Das britische Drama, welches man sich durch den starken Dialekt der Newcastler Gegend unbedingt mit Untertiteln angucken sollte, ist zwar berechenbar, ziemlich links & einseitig, doch der Film gewinnt sehr schnell Herzen. Er macht wütend & traurig, geizt jedoch auch mit wirklich lustigen, aus dem Leben gegriffenen Szenen nicht. Wenn es in den englischen Behörden bzw. System wirklich so läuft, dann sollten wir Deutschland wohl nicht weiter Bürokratie-Vorreiter nennen & fast etwas glücklich sein. Plus die aufgezeigten, schockierenden Zustände dokumentieren einmal mehr, wie wichtig eine stabile Arbeitslage für ein Land ist & lässt es vielleicht etwas besser nachvollziehen, warum ein Brexit als letzte Hoffnung für den Umschwung gesehen wurde. Dave Johns spielt den gebeutelten Kämpfer & Humanist, den sympathischen Mann aus einer anderen Zeit, wirklich perfekt. Es hätte keine bessere Besetzung geben können, egal ob er stumm protestiert oder gegen die Tücken der digitalisierten Welt kämpft. Und auch die Chemie zu Hayley Squires, die ebenfalls eine der besten schauspielerischen Leistungen des Jahres von der Insel abliefert, macht einen Großteil der tiefen Verbindung zu den Charakteren aus. Näher kam man nachvollziehbaren, traurigen & realistischen Personen im Filmjahr 2016 selten. 
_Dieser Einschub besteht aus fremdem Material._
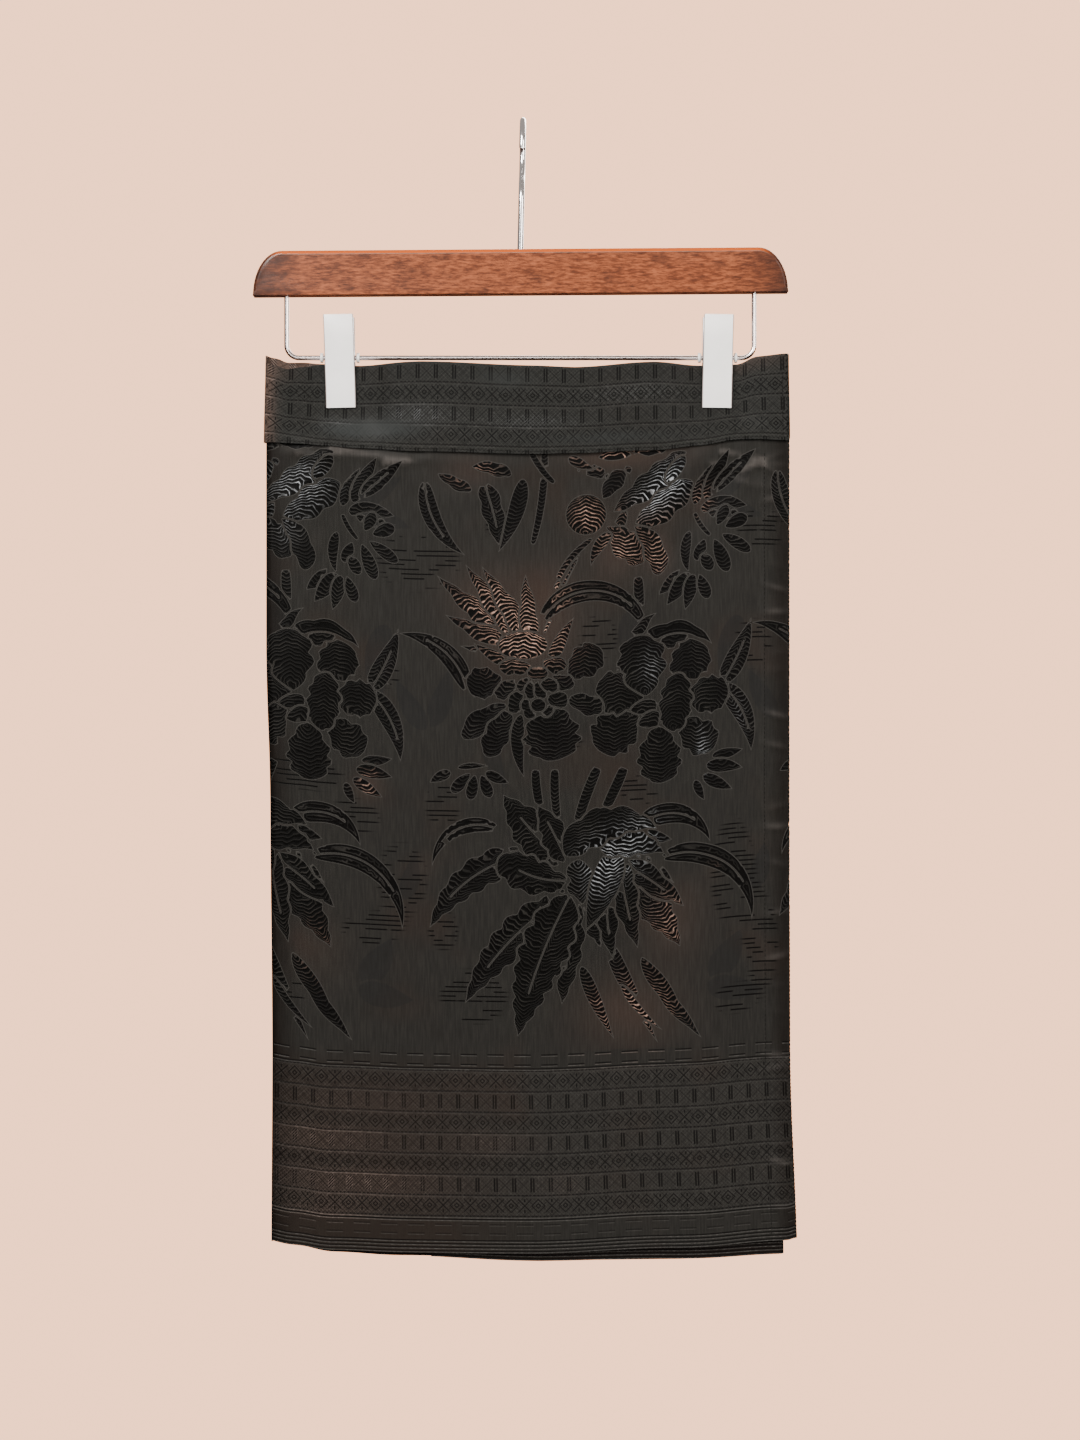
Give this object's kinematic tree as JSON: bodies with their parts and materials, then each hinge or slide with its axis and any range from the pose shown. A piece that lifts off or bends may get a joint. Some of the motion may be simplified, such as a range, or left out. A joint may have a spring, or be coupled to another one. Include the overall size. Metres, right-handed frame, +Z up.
{
  "type": "samping on a clip hanger",
  "caption": "Ready-made wrap samping in dark floral jacquard with woven border bands, hung flat by its waistband from a wooden clip hanger.",
  "frame": {"origin": "inside of the hook's crown, where it rests on a rail", "axes": "+Z up, +X along the hanger bar, the outer front faces -Y"},
  "size_m": [0.3662, 0.0439, 0.7713],
  "materials": {
    "jacquard": "satin ground with matt figured twill, dark warm grey and black",
    "border_cloth": "fine figured weave with a dull metallic glint",
    "wood": "red-brown stain under gloss lacquer",
    "chrome": "polished",
    "clip_metal": "satin nickel plate",
    "collar_plastic": "white, slightly soft"
  },
  "bodies": {
    "root": {"wrap_front": "jacquard", "wrap_back": "jacquard", "wrap_under": "jacquard", "waistband_front": "border_cloth", "waistband_back": "border_cloth", "waistband_under": "border_cloth", "hanger_bar": "wood", "hanger_hook": "chrome", "hanger_wire": "chrome", "clip_left_front_jaw": "clip_metal", "clip_left_back_jaw": "clip_metal", "clip_left_spring": "clip_metal", "collar_left_outer": "collar_plastic", "collar_left_inner": "collar_plastic", "clip_right_front_jaw": "clip_metal", "clip_right_back_jaw": "clip_metal", "clip_right_spring": "clip_metal", "collar_right_outer": "collar_plastic", "collar_right_inner": "collar_plastic"}
  },
  "joints": []
}
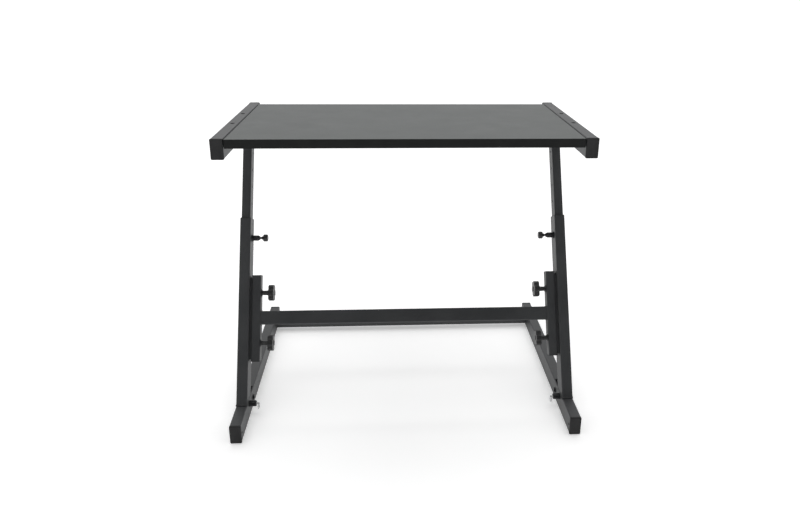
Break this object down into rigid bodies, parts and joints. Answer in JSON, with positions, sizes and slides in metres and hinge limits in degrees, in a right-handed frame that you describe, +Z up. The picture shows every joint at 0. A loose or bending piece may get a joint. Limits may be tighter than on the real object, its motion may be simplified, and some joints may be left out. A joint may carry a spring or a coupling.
{
  "type": "drafting table",
  "caption": "Height-adjustable drafting table: a flat board between two rails on leaning telescopic legs, with an H brace, long floor feet and a folding base.",
  "frame": {"origin": "on the floor, under the middle of the table's overall box", "axes": "+X to the user's right along the board, +Y to the back, +Z up"},
  "size_m": [0.9466, 0.69, 0.8075],
  "materials": {
    "frame_steel": "fine-textured black powder coat, satin",
    "cap_plastic": "moulded black polyethylene, fine grain",
    "knob_plastic": "moulded black nylon, satin",
    "black_hardware": "black oxide, satin",
    "bright_steel": "zinc plated",
    "ring_steel": "nickel plated wire",
    "board_laminate": "grey low-pressure laminate on particle board, matte",
    "banding_plastic": "black edge band, satin"
  },
  "bodies": {
    "base": {"foot_left": "frame_steel", "foot_right": "frame_steel", "foot_caps_left": "cap_plastic", "foot_caps_right": "cap_plastic", "rear_cross_tube": "frame_steel", "fold_pivot_bolts": "black_hardware", "fold_pivot_nuts": "black_hardware", "lock_pin_body_left": "black_hardware", "lock_pin_body_right": "black_hardware"},
    "legs": {"leg_tongue_left": "frame_steel", "leg_tongue_right": "frame_steel", "outer_leg_left": "frame_steel", "outer_leg_right": "frame_steel", "leg_bushes": "cap_plastic", "plunger_body_left": "black_hardware", "plunger_body_right": "black_hardware", "fold_pivot_bushes": "bright_steel", "clamp_plates": "frame_steel", "brace_end_tube_left": "frame_steel", "brace_end_tube_right": "frame_steel", "brace_end_plugs": "cap_plastic", "brace_cross_tube": "frame_steel", "knob_washers": "black_hardware"},
    "carriage": {"inner_leg_left": "frame_steel", "inner_leg_right": "frame_steel", "leg_glides": "cap_plastic", "tilt_bushes": "bright_steel"},
    "top": {"rail_left": "frame_steel", "rail_right": "frame_steel", "rail_caps_left": "cap_plastic", "rail_caps_right": "cap_plastic", "tilt_bracket_left": "frame_steel", "tilt_bracket_right": "frame_steel", "board_angle_left": "frame_steel", "board_angle_right": "frame_steel", "board": "board_laminate", "edge_banding": "banding_plastic", "rail_screws": "black_hardware", "rail_nuts": "black_hardware", "board_screws": "bright_steel", "tilt_bolts": "black_hardware"},
    "hand_knob_upper_left": {"hand_knob_upper_left": "knob_plastic"},
    "hand_knob_lower_left": {"hand_knob_lower_left": "knob_plastic"},
    "tilt_knob_left": {"tilt_knob_left": "knob_plastic"},
    "plunger_left": {"plunger_pin_left": "bright_steel", "plunger_knob_left": "knob_plastic", "plunger_spring_left": "bright_steel"},
    "lock_pin_left": {"lock_pin_left": "bright_steel", "lock_spring_left": "bright_steel"},
    "pull_ring_left": {"pull_ring_left": "ring_steel"},
    "hand_knob_upper_right": {"hand_knob_upper_right": "knob_plastic"},
    "hand_knob_lower_right": {"hand_knob_lower_right": "knob_plastic"},
    "tilt_knob_right": {"tilt_knob_right": "knob_plastic"},
    "plunger_right": {"plunger_pin_right": "bright_steel", "plunger_knob_right": "knob_plastic", "plunger_spring_right": "bright_steel"},
    "lock_pin_right": {"lock_pin_right": "bright_steel", "lock_spring_right": "bright_steel"},
    "pull_ring_right": {"pull_ring_right": "ring_steel"}
  },
  "joints": [
    {"name": "leg_fold", "type": "hinge", "parent": "base", "child": "legs", "pos_m": [0, -0.174, 0.027], "axis": [-1, 0, 0], "range_deg": [0, 63]},
    {"name": "height_slide", "type": "slide", "parent": "legs", "child": "carriage", "axis": [0, 0.454, 0.891], "range_m": [-0.2, 0.1]},
    {"name": "top_tilt", "type": "hinge", "parent": "carriage", "child": "top", "pos_m": [0, 0.11487, 0.721], "axis": [1, 0, 0], "range_deg": [0, 63]},
    {"name": "hand_knob_upper_left_turn", "type": "hinge", "parent": "legs", "child": "hand_knob_upper_left", "pos_m": [-0.4, -0.09162, 0.31574], "axis": [1, 0, 0], "continuous": true},
    {"name": "hand_knob_lower_left_turn", "type": "hinge", "parent": "legs", "child": "hand_knob_lower_left", "pos_m": [-0.4, -0.15518, 0.191], "axis": [1, 0, 0], "continuous": true},
    {"name": "tilt_knob_left_turn", "type": "hinge", "parent": "top", "child": "tilt_knob_left", "pos_m": [-0.42, 0.11487, 0.721], "axis": [1, 0, 0], "continuous": true},
    {"name": "plunger_left_pull", "type": "slide", "parent": "legs", "child": "plunger_left", "axis": [1, 0, 0], "range_m": [0, 0.007], "stiffness_N_per_m": 1200, "springref_m": -0.004, "deforming": ["plunger_spring_left"]},
    {"name": "lock_pin_left_pull", "type": "slide", "parent": "base", "child": "lock_pin_left", "axis": [1, 0, 0], "range_m": [0, 0.007], "stiffness_N_per_m": 1500, "springref_m": -0.004, "deforming": ["lock_spring_left"]},
    {"name": "pull_ring_left_swing", "type": "hinge", "parent": "lock_pin_left", "child": "pull_ring_left", "pos_m": [-0.4125, -0.226, 0.0421], "axis": [0, -1, 0], "range_deg": [-20, 120]},
    {"name": "hand_knob_upper_right_turn", "type": "hinge", "parent": "legs", "child": "hand_knob_upper_right", "pos_m": [0.4, -0.09162, 0.31574], "axis": [1, 0, 0], "continuous": true},
    {"name": "hand_knob_lower_right_turn", "type": "hinge", "parent": "legs", "child": "hand_knob_lower_right", "pos_m": [0.4, -0.15518, 0.191], "axis": [1, 0, 0], "continuous": true},
    {"name": "tilt_knob_right_turn", "type": "hinge", "parent": "top", "child": "tilt_knob_right", "pos_m": [0.42, 0.11487, 0.721], "axis": [1, 0, 0], "continuous": true},
    {"name": "plunger_right_pull", "type": "slide", "parent": "legs", "child": "plunger_right", "axis": [-1, 0, 0], "range_m": [0, 0.007], "stiffness_N_per_m": 1200, "springref_m": -0.004, "deforming": ["plunger_spring_right"]},
    {"name": "lock_pin_right_pull", "type": "slide", "parent": "base", "child": "lock_pin_right", "axis": [-1, 0, 0], "range_m": [0, 0.007], "stiffness_N_per_m": 1500, "springref_m": -0.004, "deforming": ["lock_spring_right"]},
    {"name": "pull_ring_right_swing", "type": "hinge", "parent": "lock_pin_right", "child": "pull_ring_right", "pos_m": [0.4125, -0.226, 0.0421], "axis": [0, 1, 0], "range_deg": [-20, 120]}
  ]
}
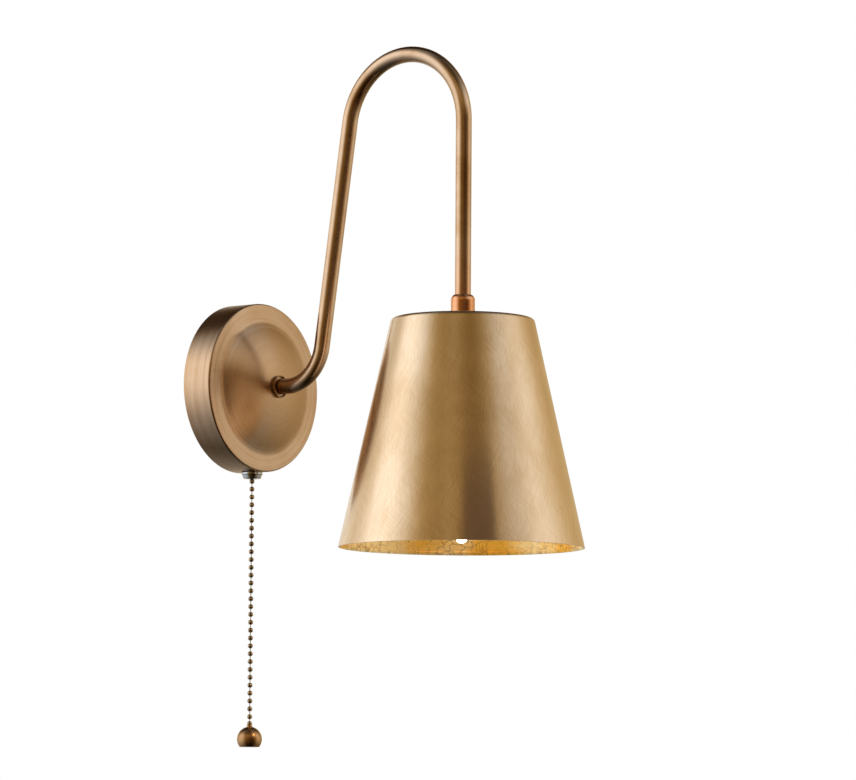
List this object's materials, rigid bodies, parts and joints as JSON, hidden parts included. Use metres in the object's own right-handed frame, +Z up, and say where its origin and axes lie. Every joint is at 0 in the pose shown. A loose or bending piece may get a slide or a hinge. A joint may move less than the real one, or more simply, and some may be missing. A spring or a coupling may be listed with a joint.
{
  "type": "wall sconce with hanging shade",
  "caption": "Wall sconce with a round back plate, a swan-neck tube arm, a hanging cone shade over a candle bulb, and a pull switch on a bead chain that ends in a ball.",
  "frame": {"origin": "centre of the wall bracket's slots and of the round back plate, on the wall plane", "axes": "+Z up along the wall, +Y into the wall, +X along the wall; the room lies towards -Y"},
  "size_m": [0.1834, 0.3102, 0.5282],
  "materials": {
    "aged_brass": "brushed antique brass, brown in the dents, lacquered satin",
    "leaf_brass": "satin yellow brass outside, mottled gold leaf inside",
    "bead_brass": "antiqued brass, smooth",
    "bright_chrome": "polished",
    "zinc_steel": "zinc plated, satin",
    "plain_brass": "bright, turned",
    "nickel_cap": "rolled thread cap, satin",
    "opal_glass": "opal white, smooth",
    "black_plastic": "moulded, fine matt",
    "white_plastic": "moulded, matt",
    "white_pvc": "smooth cable sheath",
    "brown_pvc": "smooth core",
    "blue_pvc": "smooth core",
    "black_pvc": "smooth core",
    "earth_pvc": "smooth core, green and yellow"
  },
  "bodies": {
    "fixture": {"arm_collar": "aged_brass", "arm_flex": "white_pvc", "arm_locknut": "zinc_steel", "arm_nipple": "zinc_steel", "arm_tooth_washer": "zinc_steel", "arm_tube": "aged_brass", "backplate_cover": "aged_brass", "block_screws": "zinc_steel", "bulb_cap": "nickel_cap", "bulb_contact": "plain_brass", "bulb_glass": "opal_glass", "bulb_insulator": "black_plastic", "centre_contact": "plain_brass", "clamp_screws": "zinc_steel", "cover_lug": "aged_brass", "cover_screw": "aged_brass", "earth_lead": "earth_pvc", "earth_screw": "plain_brass", "earth_washer": "plain_brass", "lampholder_body": "black_plastic", "lampholder_cap": "black_plastic", "lampholder_insert": "white_plastic", "led_engine": "white_plastic", "live_lead": "brown_pvc", "neutral_lead": "blue_pvc", "return_spring": "zinc_steel", "screw_shell": "plain_brass", "shade": "leaf_brass", "shade_coupler": "aged_brass", "shade_nut": "zinc_steel", "shade_stem": "zinc_steel", "shade_washer": "zinc_steel", "switch_ferrule": "bright_chrome", "switch_housing": "black_plastic", "switch_lid": "black_plastic", "switch_locknut": "zinc_steel", "switch_neck": "zinc_steel", "switch_terminals": "plain_brass", "switched_lead": "black_pvc", "terminal_block": "white_plastic", "terminal_sleeves": "plain_brass", "wall_bracket": "zinc_steel"},
    "pull": {"pull_spindle": "zinc_steel", "spindle_beads": "bead_brass"},
    "swing_1": {"swing_bead_1": "bead_brass"},
    "swing_2": {"swing_bead_2": "bead_brass"},
    "swing_3": {"swing_bead_3": "bead_brass"},
    "chain": {"bead_strand": "bead_brass", "pull_ball": "aged_brass"}
  },
  "joints": [
    {"name": "switch_pull", "type": "slide", "parent": "fixture", "child": "pull", "axis": [0, 0, -1], "range_m": [0, 0.008], "stiffness_N_per_m": 500, "springref_m": -0.006, "deforming": ["return_spring"]},
    {"name": "chain_out_1", "type": "hinge", "parent": "pull", "child": "swing_1", "pos_m": [0, -0.0142, -0.06686], "axis": [-1, 0, 0], "range_deg": [-1.1, 15]},
    {"name": "chain_side_1", "type": "hinge", "parent": "swing_1", "child": "swing_2", "pos_m": [0, -0.0142, -0.0729], "axis": [0, 1, 0], "range_deg": [-15, 15]},
    {"name": "chain_out_2", "type": "hinge", "parent": "swing_2", "child": "swing_3", "pos_m": [0, -0.0142, -0.07894], "axis": [-1, 0, 0], "range_deg": [0, 15]},
    {"name": "chain_side_2", "type": "hinge", "parent": "swing_3", "child": "chain", "pos_m": [0, -0.0142, -0.08498], "axis": [0, 1, 0], "range_deg": [-15, 15]}
  ]
}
Audiovisuell bleibt der Film mehr als unspektakulär, eher eine graue Maus, doch seinen Punkt macht er glasklar. Selbst wenn das Ende schnell zu erahnen ist & er die Sache vielleicht etwas zu subjektiv & übertrieben darstellt. Trotzdem ist es ein deprimierender Extremfall, den man keinem gönnt. So netten, normalen Leuten wie diesen erst recht nicht. Der Wahnsinn des Verwaltungsapparats in der Bürokratiestarre über uns, wird zuerst witzig, dann schnell aufregend, ätzend & unfassbar aufgezeigt. Man hat nicht auf einzelne Personen Hass, sondern fast auf ein ganzes, festgefahrenes System in einer Sackgasse. Eine Sackgasse die Menschenleben zerstören kann. Und es könnte doch alles so einfach sein... so zumindest die Auffassung des Films & seiner Macher. Ein stummer, etwas untergegangen Held des Filmjahres 2016. "I, Daniel Blake" ist einer der stärksten Filme, die dieses Jahr von der Insel herüberkamen & ein Aufschrei was die Situation dort drüben betrifft. Und Deutschland ist ganz ehrlich gar nicht so weit entfernt davon. Traurig aber frustrierend wahr. Am Ende war ich auf Grund der etwas aufdringlichen Predigt zwar nicht ganz so angetan, verstört & traurig wie erwartet, hatte jedoch trotzdem ein mulmiges, betroffenes Gefühl in der Magengegend. 

Fazit: ein Gutmensch wie er sein sollte. Er ist das Volk. Im besten Falle. Und doch auf verlorenem Posten. Genug Politik... Ken Loach ist zurück & stark wie lange nicht - zutiefst menschlich, nachvollziehbar & klar Stellung beziehend. Erschütternder Alltag. Bitte jeder mal an die eigene Nase fassen.